### DATA LINES:

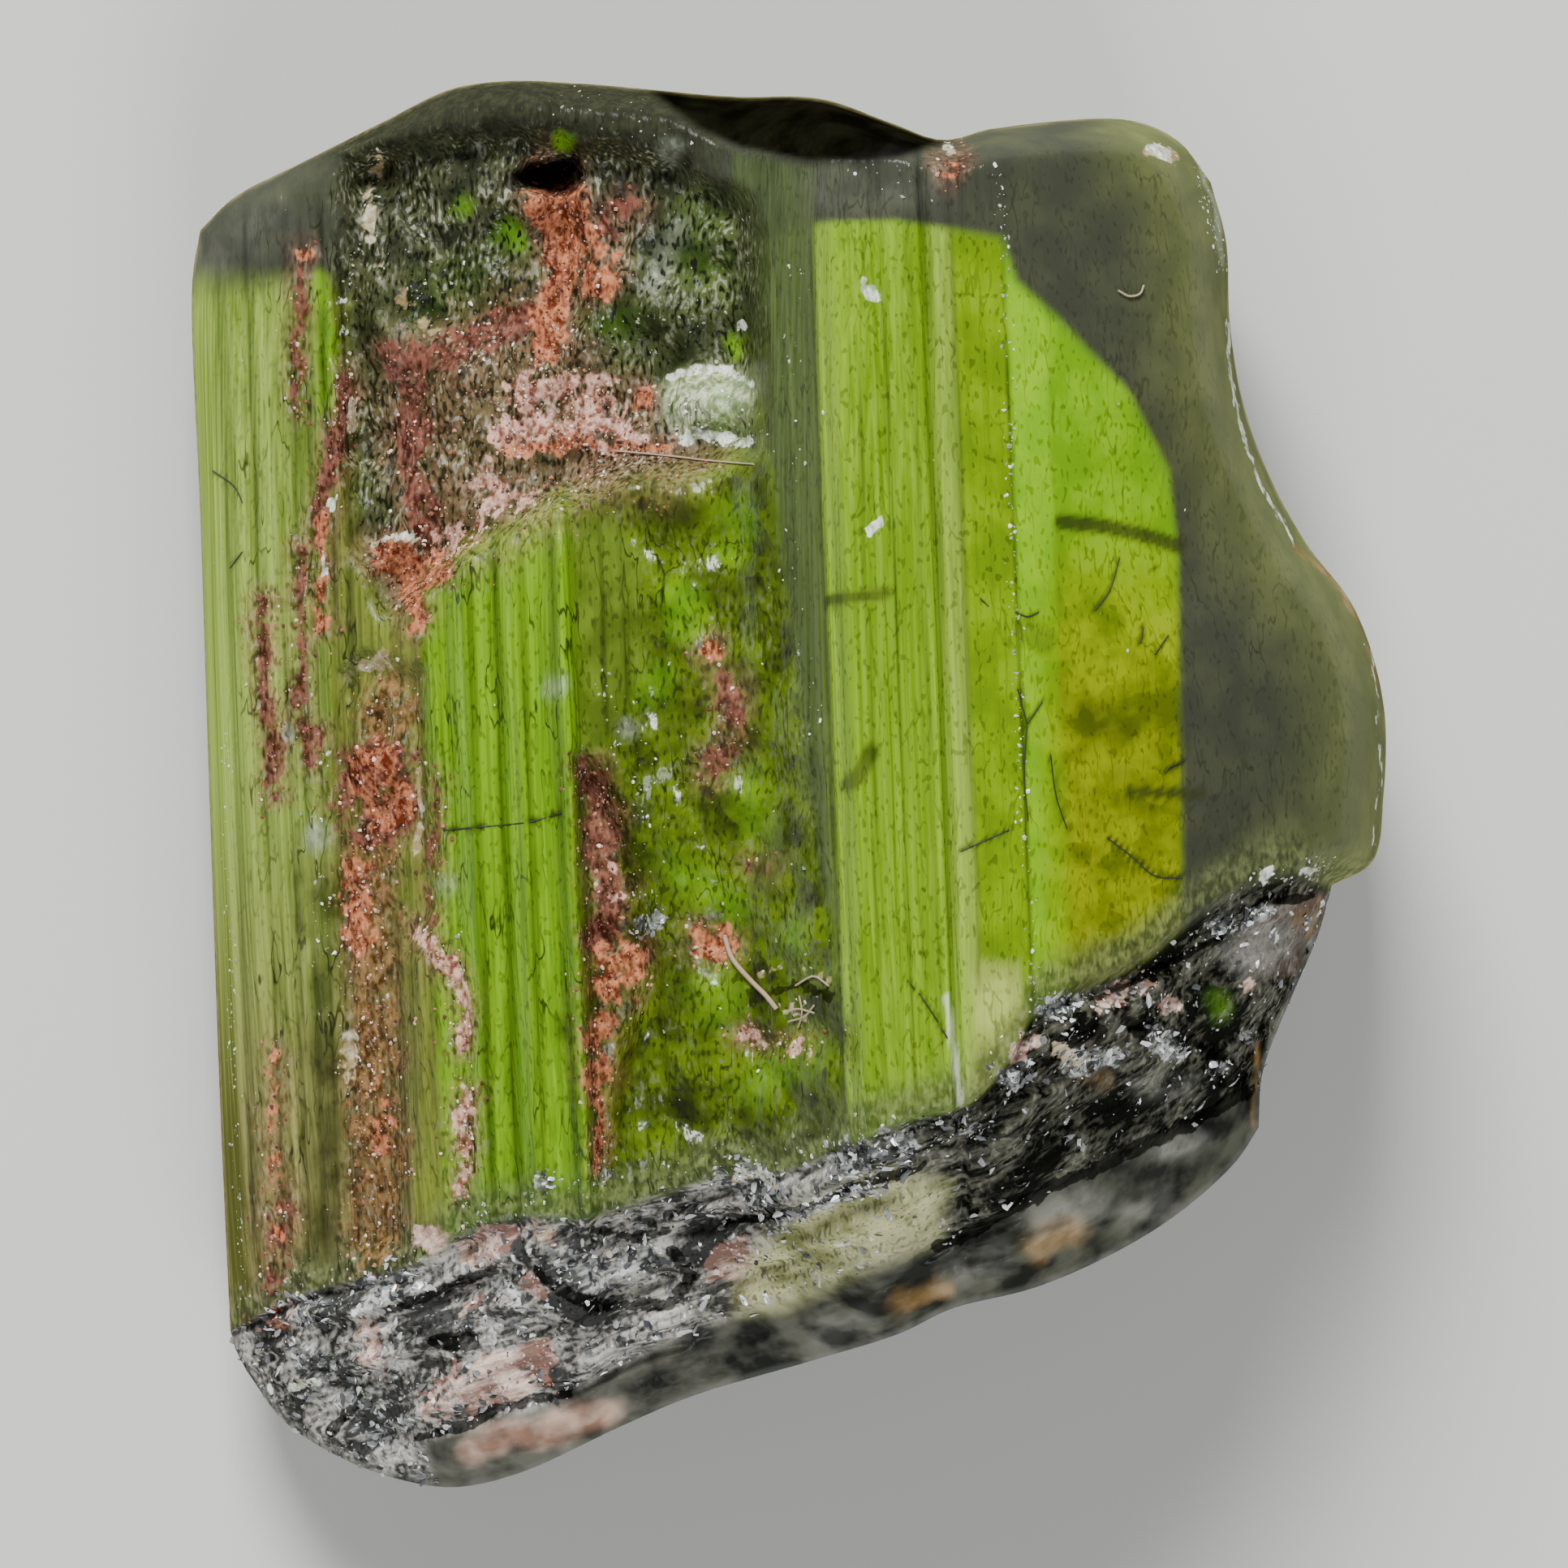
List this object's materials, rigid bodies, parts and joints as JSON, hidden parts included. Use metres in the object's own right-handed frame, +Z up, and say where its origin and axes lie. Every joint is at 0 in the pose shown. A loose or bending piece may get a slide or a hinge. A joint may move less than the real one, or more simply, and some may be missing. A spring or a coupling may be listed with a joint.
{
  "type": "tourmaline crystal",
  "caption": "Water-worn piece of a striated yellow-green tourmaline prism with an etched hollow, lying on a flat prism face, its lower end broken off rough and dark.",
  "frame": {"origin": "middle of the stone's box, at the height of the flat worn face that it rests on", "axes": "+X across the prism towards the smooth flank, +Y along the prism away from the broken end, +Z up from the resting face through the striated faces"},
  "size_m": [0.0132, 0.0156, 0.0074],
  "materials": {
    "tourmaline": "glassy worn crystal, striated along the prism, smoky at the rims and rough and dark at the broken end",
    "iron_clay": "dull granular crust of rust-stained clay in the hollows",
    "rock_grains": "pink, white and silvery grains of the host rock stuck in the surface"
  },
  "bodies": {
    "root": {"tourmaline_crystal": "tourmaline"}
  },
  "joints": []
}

### PROMPT:
Quote every line of the data, word for word.

### RESULT OF THE EXERCISE:
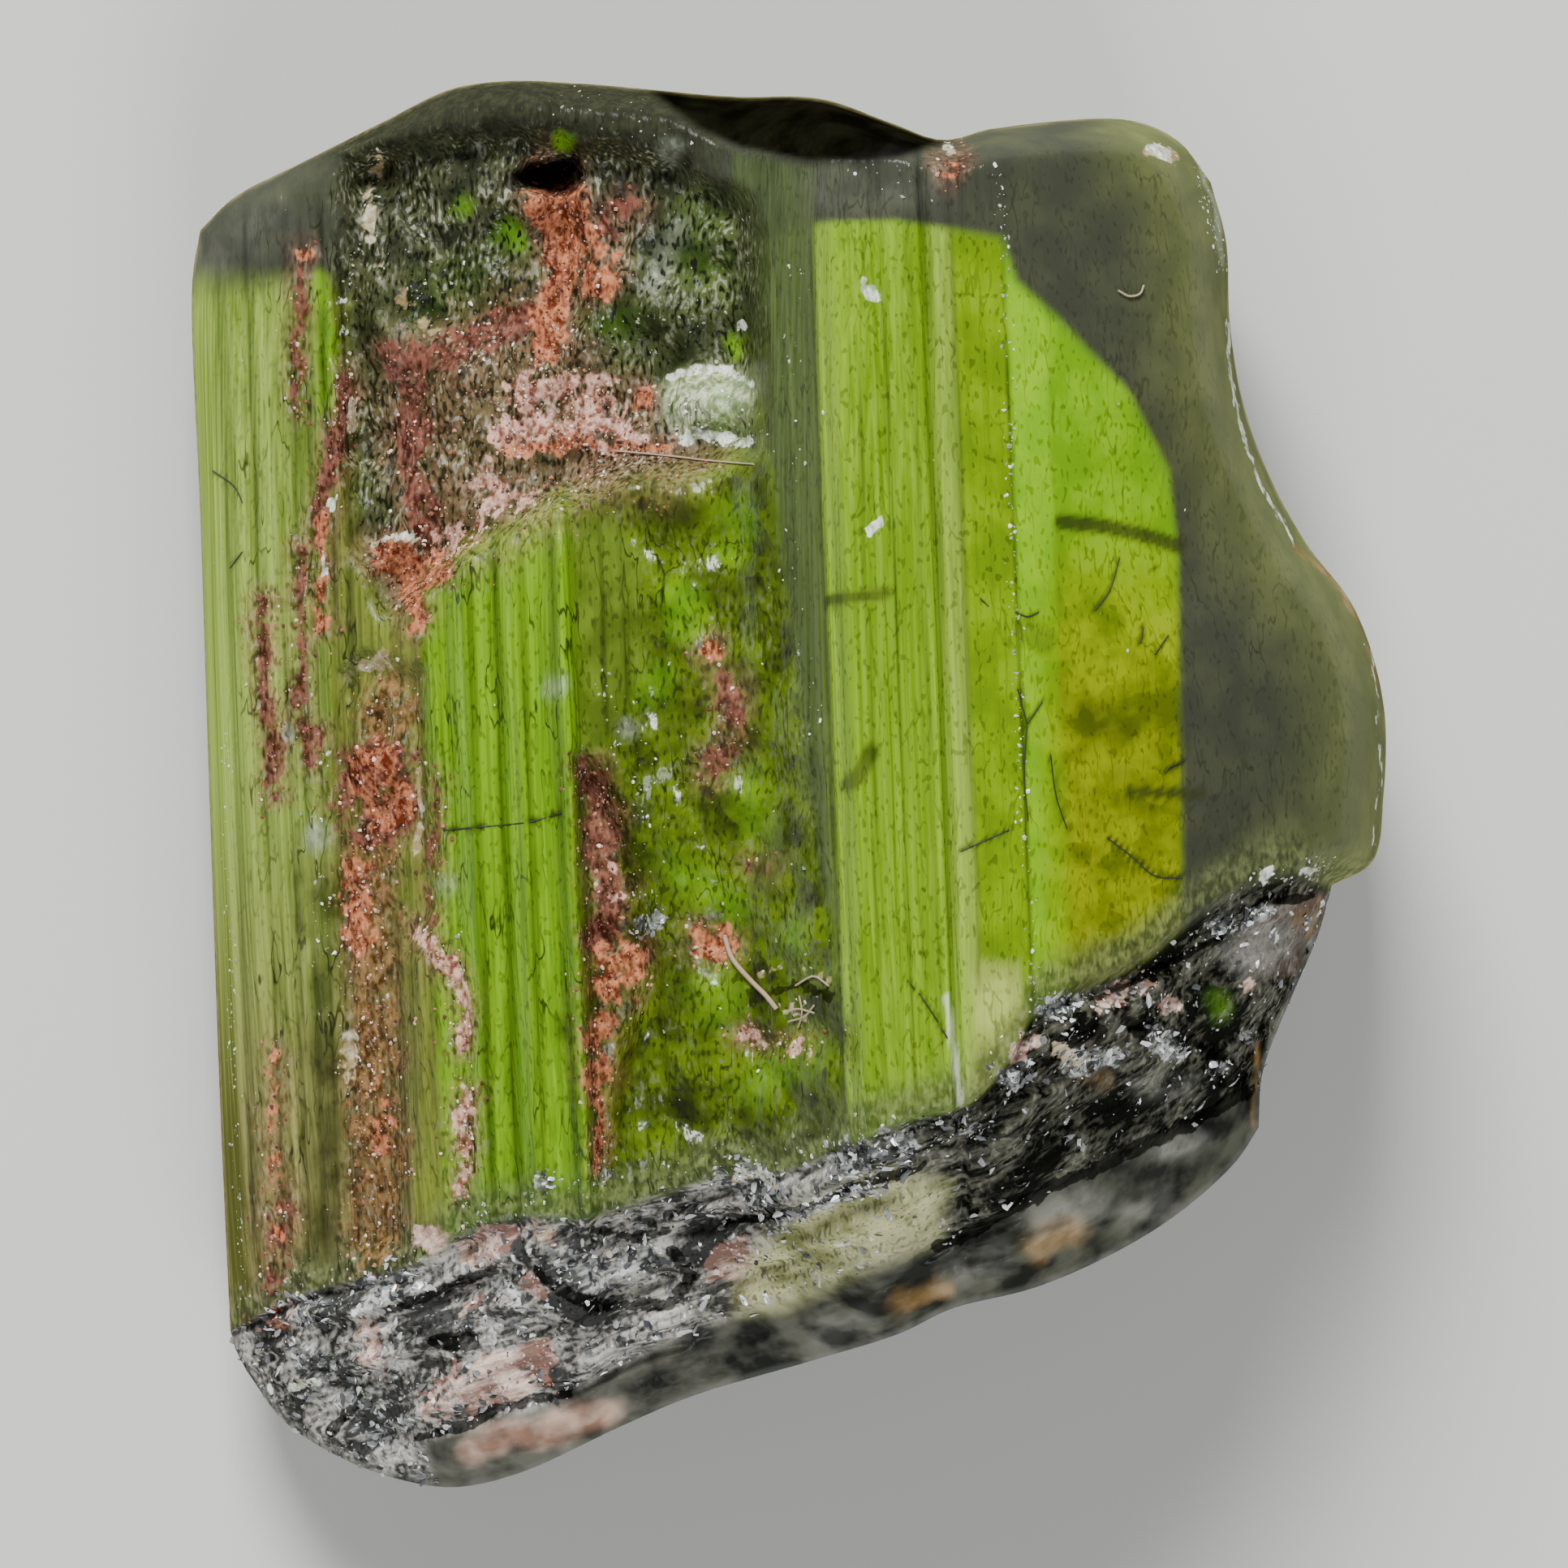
List this object's materials, rigid bodies, parts and joints as JSON, hidden parts included. Use metres in the object's own right-handed frame, +Z up, and say where its origin and axes lie. Every joint is at 0 in the pose shown. A loose or bending piece may get a slide or a hinge. A joint may move less than the real one, or more simply, and some may be missing. A spring or a coupling may be listed with a joint.
{
  "type": "tourmaline crystal",
  "caption": "Water-worn piece of a striated yellow-green tourmaline prism with an etched hollow, lying on a flat prism face, its lower end broken off rough and dark.",
  "frame": {"origin": "middle of the stone's box, at the height of the flat worn face that it rests on", "axes": "+X across the prism towards the smooth flank, +Y along the prism away from the broken end, +Z up from the resting face through the striated faces"},
  "size_m": [0.0132, 0.0156, 0.0074],
  "materials": {
    "tourmaline": "glassy worn crystal, striated along the prism, smoky at the rims and rough and dark at the broken end",
    "iron_clay": "dull granular crust of rust-stained clay in the hollows",
    "rock_grains": "pink, white and silvery grains of the host rock stuck in the surface"
  },
  "bodies": {
    "root": {"tourmaline_crystal": "tourmaline"}
  },
  "joints": []
}